Thursday, February 4, 2010

My Street Cred in Photos

Like most Michigan kids, I've been digging in the dirt since I was kid.

But when we moved to a 3 acre place in the midst of a bunch of fields and swamps, we suddenly had lots of land. And no money. We were so broke that oftentimes we could only shop the second hand stores when they had sales.  In an effort to alleviate the grocery bills, my mother (who had been an urban girl her entire life) decided to start gardening.

And typical of my mother, once she decided to do something, she did it with a fervor, scale, and energy that make most normal people jealous.

Within a few years of living in this rural community she was growing acres of corn, strawberries, tomatoes, pumpkins, squash, beans, peas, and anything else that struck her fancy. We had things like kohlrabi (which my brothers and I used as baseballs when they grew too big and tough to eat), lemon cucumbers (which I still don't like), cross-polinated squash that turned all sorts of funky shapes and colors, and all manner of bizarre flora that eventually turned into supper.

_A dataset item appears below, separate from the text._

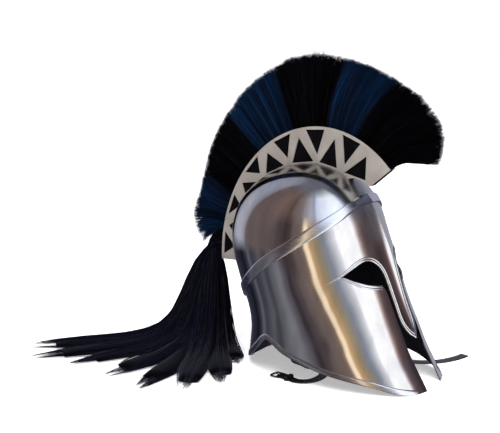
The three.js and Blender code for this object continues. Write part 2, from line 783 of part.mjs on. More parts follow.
const helmet = new THREE.Group();
helmet.name = 'corinthian_helmet';
helmet.position.set(0, -neckRestY, 0);
const worn = new THREE.Group();
worn.name = 'worn_pose';
worn.applyMatrix4(restPose);
helmet.add(worn);
worn.add(toMesh('helmet_shell', shellSolid, 'mirror'));
worn.add(toMesh('brow_band', bandSolid, 'mirror'));
worn.add(toMesh('crest_core', coreSolid, 'core'));
worn.add(toMesh('crest_plate_right', plateRightSolid, 'satin'));
worn.add(toMesh('crest_plate_left', plateLeftSolid, 'satin'));
for (const band of brushBands) {
  worn.add(toMesh(band.name, brushSolid(band), band.colour));
}
helmet.add(toMesh('plume_tail', tailSolid(), 'black'));
const strip = (route) => stripSolid(route, strapWidth, strapThickness, stripFacing);
helmet.add(toMesh('chin_strap_right', strip(strapRightRoute), 'leather'));
helmet.add(toMesh('strap_fold_right', strip(foldRoute), 'leather'));
helmet.add(toMesh('strap_keeper_right', keeperSolid, 'leather'));
helmet.add(toMesh('strap_buckle_right', buckleSolid, 'buckle'));
helmet.add(toMesh('strap_rivet_right', rivetSolid(-1), 'mirror'));
helmet.add(toMesh('chin_strap_left', strip(strapLeftRoute), 'leather'));
helmet.add(toMesh('strap_rivet_left', rivetSolid(1), 'mirror'));

export default helmet;
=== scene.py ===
import math

import bmesh
import bpy
import numpy as np
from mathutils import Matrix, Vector


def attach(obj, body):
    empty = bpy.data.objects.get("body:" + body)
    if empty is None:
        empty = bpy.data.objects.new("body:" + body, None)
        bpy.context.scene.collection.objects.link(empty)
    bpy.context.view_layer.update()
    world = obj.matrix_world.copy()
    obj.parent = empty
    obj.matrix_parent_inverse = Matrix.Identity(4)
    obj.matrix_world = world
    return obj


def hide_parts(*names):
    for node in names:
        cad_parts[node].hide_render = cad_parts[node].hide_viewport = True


bl_info = {
    "name": "Corinthian Helmet",
    "version": (1, 0, 0),
    "blender": (4, 5, 0),
    "location": "View3D > Sidebar > Helmet",
    "description": "Dresses a crested Corinthian helmet and sets it in a plain studio",
    "category": "Object",
}

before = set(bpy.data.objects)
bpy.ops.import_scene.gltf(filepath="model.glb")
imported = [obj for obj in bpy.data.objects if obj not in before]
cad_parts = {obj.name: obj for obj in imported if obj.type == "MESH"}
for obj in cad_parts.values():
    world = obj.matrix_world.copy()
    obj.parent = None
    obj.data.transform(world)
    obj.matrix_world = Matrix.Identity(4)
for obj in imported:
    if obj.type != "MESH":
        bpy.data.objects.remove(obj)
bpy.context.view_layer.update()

BODY = "root"
MM = 0.001

# The helmet is drawn upright in millimetres, then tipped back onto the floor.
TIP_BACK = math.radians(17)
FLOOR_SHIFT = -38.0
FLOOR_SINK = 0.5
NECK_REST = 92.0

# Main sizes of the round body
HALF_WIDTH = 97.0
HALF_DEPTH = 107.0
DOME_TOP = 271.0
BROW_LEVEL = 165.0
DOME_ROUNDNESS = 2.25
KEEL_HEIGHT = 7.0
KEEL_SPREAD = 9.0

# Plan outline at rising heights: height by dome top; front, back and widest place by half
# depth; side by half width; round is 2 for an ellipse and more for a squarer plan
WALL_COLUMNS = ("height", "front", "back", "side", "widest", "round")
WALL_ROWS = (
    (-0.229, 1.215, 1.400, 0.860, -0.280, 2.50),
    (-0.185, 1.206, 1.365, 0.875, -0.234, 2.50),
    (-0.074, 1.145, 1.310, 0.900, -0.140, 2.50),
    (0.000, 1.105, 1.265, 0.915, -0.094, 2.45),
    (0.100, 1.075, 1.180, 0.930, -0.047, 2.40),
    (0.185, 1.045, 1.085, 0.932, -0.019, 2.36),
    (0.277, 1.025, 0.985, 0.940, 0.000, 2.30),
    (0.369, 1.014, 0.950, 0.959, 0.000, 2.24),
    (0.480, 1.000, 0.965, 0.990, 0.000, 2.18),
    (0.609, 0.980, 0.980, 1.000, 0.000, 2.15),
)
KEEL_COLUMNS = ("height", "share")
KEEL_ROWS = (
    (-0.22, 0.0), (0.0, 0.3), (0.22, 0.7), (0.48, 1.0), (0.63, 0.7), (0.74, 0.3), (0.80, 0.0),
)

# Half of the face opening seen from the front: the nose guard and the top of the eye,
# then the bottom of the eye and the edge of the cheek
NASAL_TIP = 16.0
EYE_CORNER = (73.0, 118.0)
CHEEK_GAP_HALF = 23.5
EYE_TOP_OUTLINE = (
    (0.0, NASAL_TIP), (9.4, 25.0), (15.8, 38.0), (17.0, 66.0), (18.5, 92.0), (21.5, 111.0),
    (28.0, 122.0), (36.0, 128.0), (45.0, 129.5), (55.0, 127.0), (65.0, 122.5), EYE_CORNER,
)
EYE_BOTTOM_OUTLINE = (
    EYE_CORNER, (63.0, 109.0), (49.0, 99.5), (35.0, 94.0), (29.0, 92.0), (25.0, 84.0),
    (CHEEK_GAP_HALF, 62.0), (CHEEK_GAP_HALF, 15.0), (CHEEK_GAP_HALF - 2, -70.0),
)
RIM_END_HEIGHT = 91.8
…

Of course, half the point of growing all that stuff is figuring out how to keep it in a way that would make it last. Thus, my mom learned how to can. She canned everything - veggies from the gardens, fruits from local orchards, etc.

Of course, this had to be done when it was so damned hot that using and indoors kitchen was inadvisable. So she would set up a makeshift kitchen in the backyard with a little Coleman stove and hope the bees and wasps didn't get too eager before the cherries and peaches were done.

It didn't last all that long in the scope of things. We spent a lot of time in other midwestern cities, like Muskegon, Toledo, etc., when my dad followed work. And my brothers and I got jot jobs relatively young, so my mom lost her help even as we gained a little bit of income.

For a long time, I had no interest in gardening. Production gardening is, well, such a chore! When you do it out of necessity, it's tedious, hot, dirty work.

But now, on this end of life, I've gotten back into it. When I first moved back to Grand Rapids about 4 years ago, I cleared out what had been a garbage pile in the back of my postage-stamp back yard and planted just a handful of veggies. Then, I moved to my current house, with it's .7 acres, and started digging in.

I enjoy it because I loved playing in the dirt and mud. I love digging my fingers into the soil and feeling connected. I love the taste and flavor of homegrown stuff. I love teaching my boys where food comes from, and that they can grow it themselves. I love showing them the magic of the process. And because I don't have to do it anymore, it's the best stress relief I've found yet.